Bleibt die Gestaltung der Musik. Bei so viel Zusammenhalt der vier Musiker und technischer Meisterschaft fällt die leicht. Doch allein die Voraussetzungen reichen sicher nicht aus. Es muss dann auch die gestalterische Fähigkeit dazu kommen. Doch auch hier halten die vier Franzosen höchsten Ansprüchen stand. Wenn man die zwölf Sätze des Abendprogramms nimmt, dann wurden alle mit einer überzeugenden, besser gesagt mitreißenden Stringenz, dargeboten. Lediglich beim Kopfsatz des Rasumowsky-Quartetts konnte man, wenn man denn unbedingt etwas finden möchte, eine gewisse Andeutung einer leichten Delle in der Konzentration und einer daraus resultierenden nicht ganz so prägnanten Durchformung und Zwangsläufigkeit bemerkt haben. Aber das ist dann Leiden auf hohem, besser gesagt, höchstem Niveau.

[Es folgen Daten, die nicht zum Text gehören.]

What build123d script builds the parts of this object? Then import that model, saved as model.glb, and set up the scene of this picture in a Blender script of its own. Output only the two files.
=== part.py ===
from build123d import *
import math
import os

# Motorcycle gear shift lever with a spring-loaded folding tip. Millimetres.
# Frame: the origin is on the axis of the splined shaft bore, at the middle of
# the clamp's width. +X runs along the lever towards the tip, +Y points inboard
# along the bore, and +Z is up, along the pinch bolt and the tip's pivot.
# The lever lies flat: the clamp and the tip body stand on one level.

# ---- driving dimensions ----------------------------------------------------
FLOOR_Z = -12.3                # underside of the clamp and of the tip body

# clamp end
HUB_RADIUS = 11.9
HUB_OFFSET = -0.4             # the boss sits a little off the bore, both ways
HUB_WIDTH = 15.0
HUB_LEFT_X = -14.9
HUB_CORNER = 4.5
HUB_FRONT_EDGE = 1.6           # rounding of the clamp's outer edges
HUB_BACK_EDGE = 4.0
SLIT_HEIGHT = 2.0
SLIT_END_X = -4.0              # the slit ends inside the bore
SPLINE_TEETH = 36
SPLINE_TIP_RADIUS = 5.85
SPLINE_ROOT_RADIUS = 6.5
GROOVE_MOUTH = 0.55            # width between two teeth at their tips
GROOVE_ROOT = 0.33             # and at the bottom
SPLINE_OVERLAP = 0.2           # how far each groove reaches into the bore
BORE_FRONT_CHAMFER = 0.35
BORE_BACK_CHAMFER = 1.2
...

Die beiden Werke von Beethoven wurden mit einer genau bemessenen und trotzdem auch spontan und natürlich wirkenden Interpretation vorgestellt. Die sonst bei diesem Komponisten gerne spitz, mitunter brutal angezeigten Akzente fielen deutlich schöner und weniger kantig aus, ohne dass dies den einmaligen Charakter der Werke konterkariert hätte. Vielmehr bot die bis in die Spitzen genau überlegte und auch umgesetzte Erzählung eine Prise Wärme, die auch den Quartetten von Beethoven gut tut, von anderen aber gerne vernachlässigt wird. Mit ihrer Herkunft aus der französischen Provinz, also nicht aus Paris, haben sie vielleicht von Anfang an einen anderen Blick kennengelernt, der ihnen menschliche Maße vermittelt hat.

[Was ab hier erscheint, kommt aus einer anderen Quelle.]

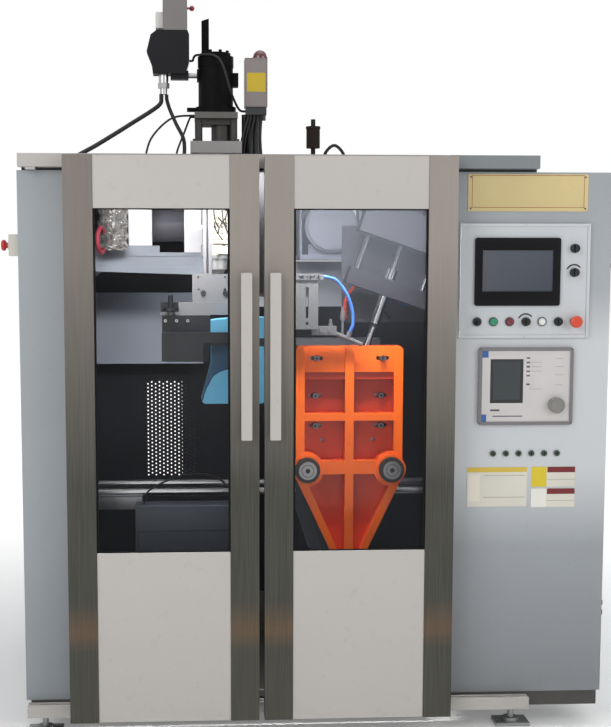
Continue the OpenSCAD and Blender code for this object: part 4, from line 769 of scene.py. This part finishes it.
BLACKED = ink(30, 31, 34)
STEEL = ink(108, 108, 110)
CHROME = ink(214, 216, 220)
CLAMP_X = 312
TIE_XS = (CLAMP_X - 141.5, CLAMP_X + 141.5)
TIE_Z = 813
LOW_TIE_Z = 420
PIN_X = 408
PIN_Z = 1212
PIN_TILT = math.radians(19)
TIE_RADIUS = 30.3
TIE_REACH = 45
NUT_HOLE = 8
NUT_GROOVE = (19, 21)


def tie_ring(face):
    mask = face.z * 0
    for x, z in ((TIE_XS[0], TIE_Z), (TIE_XS[1], TIE_Z), (CLAMP_X, LOW_TIE_Z)):
        near = face.inside(x - TIE_REACH, x + TIE_REACH, z - TIE_REACH, z + TIE_REACH)
        mask = mask + (face.squared_reach(x, z) > TIE_RADIUS ** 2) * near
    return mask * (face.y < 344.5)


# the socket hole in each nut is painted shade, and the groove round it is a dark joint
def nut_hole_shade_and_groove(face):
    mask = face.z * 0
    for x in TIE_XS:
        reach = face.squared_reach(x, TIE_Z)
        groove = (reach > NUT_GROOVE[0] ** 2) * (reach < NUT_GROOVE[1] ** 2)
        mask = mask + (reach < NUT_HOLE ** 2) + groove
    return mask * (face.y < 330)


def across_pin(face, low, high):
    along = (face.x - PIN_X) * math.sin(PIN_TILT) + (face.z - PIN_Z) * math.cos(PIN_TILT)
    return (along > low) * (along < high)


def pin_head(face):
    return across_pin(face, 186.5, 246.5)


def pin_collar(face):
    return across_pin(face, 71.5, 83.5) * (face.z < 1300)


# painted shade: the recess under the handle of the container is darker blue
def recess_shade(face):
    floor = face.zone(y=(235.6, 236.6))
    walls = face.zone(x=(-182, -94), y=(194.5, 235.7), z=(1060, 1239.5))
    return floor + walls


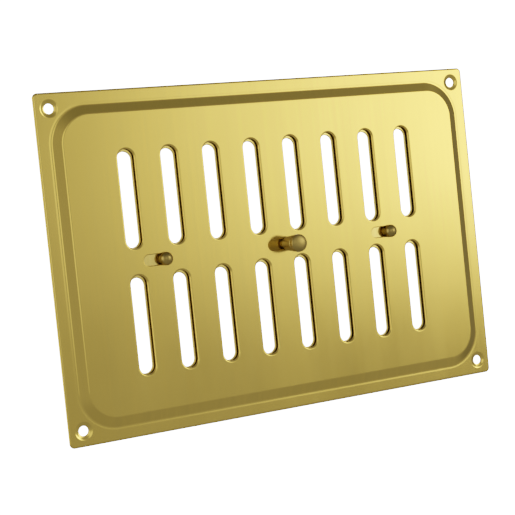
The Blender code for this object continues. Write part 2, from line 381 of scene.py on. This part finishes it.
def outer_edge(bm, half_w, half_h, corner_r, y_front, y_back, roll, roll_depth):
    """The outer edge of a sheet, rolled over in front and eased behind.

    Returns its loops in the front and the back face."""
    loops = []
    steps = 7
    ease = 0.1 * MM
    for side, y_face, reach, depth in ((1, y_front, roll, roll_depth), (-1, y_back, ease, ease)):
        arc = []
        for i in range(steps + 1):
            angle = math.pi / 2 * i / steps
            inset = reach * (1 - math.sin(angle))
            y = y_face + side * depth * (1 - math.cos(angle))
            outline = rounded_outline(half_w - inset, half_h - inset, corner_r - inset)
            arc.append(add_loop(bm, outline, y))
        loops += arc if side == 1 else arc[::-1]
    bridge_all(bm, loops)
    return loops[0], loops[-1]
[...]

Auch Brahms, der wiederum andere interpretatorische Ansätze benötigt, wurde mit einem Schuss französischem Flair versetzt und so der von manchen empfundenen Strenge und Schwere des Norddeutschen beraubt. Die Quartette von Brahms, die an manchen Stellen wegen ihrer das Metrum verschwimmen lassenden Struktur besondere Anforderungen an das Zusammenspiel stellen, wurde einfach voll und ganz überzeugend vorgestellt. Auch hier konnte man zu jeder Zeit die vier Beteiligten gut gemischt und trotzdem auch einzeln ohne Abstriche heraushören. Primgeiger Pierre Colombet fiel zwar in allen diesen Stücken eine besondere Rolle zu, die ihn auch herausragen lässt. Seine Bewältigung dieser drei Werke in einem Rutsch zeugte von grandiosen Fähigkeiten. Aber diese musikalisch begründete Stellung ging nicht zu Lasten einer der anderen Stimmen. Jeder konnte seine solistischen Punkte machen und auch im Zusammenspiel ging niemand verloren. Das galt auch für Bratschistin Marie Chilemme, die ihre gerade auch bei Brahms wichtigen Beiträge setzen konnte, obwohl sie insgesamt kaum Attacken setzte und eher wie träumend, oft auch mit geschlossenen Augen das Flair der Musik einsog und mit ihrem Instrument ausatmete. Doch auch der zweite Geiger Gabriel Le Magadure und Cellist Raphael Merlin hatten ihre Aufhorchen lassenden Passagen, die sie mit Kultur und Eleganz ebenso wie mit Nachdruck einfließen ließen.

Das Ensemble bot in dem für einen Quartettabend extrem langen Programm, nämlich 95 Minuten Spieldauer, eine so geschlossene und furios erlesene Darstellung, dass man fast überwältigt wurde. Das Publikum jedenfalls spendete schon nach jedem Werk und natürlich vor allem zum Schluss ausgelassenen Applaus mit vielfachen Bravorufen. Im kommenden Jahr, zu ihrem zwanzigsten Geburtstag als Ensemble und dem 250. von Beethoven wollen sie eine Gesamteinspielung der Quartette vorlegen. Darauf wird man sich freuen dürfen. Dieses Quartett könnte noch zum neuen Liebling des Schreibers dieser Zeilen werden.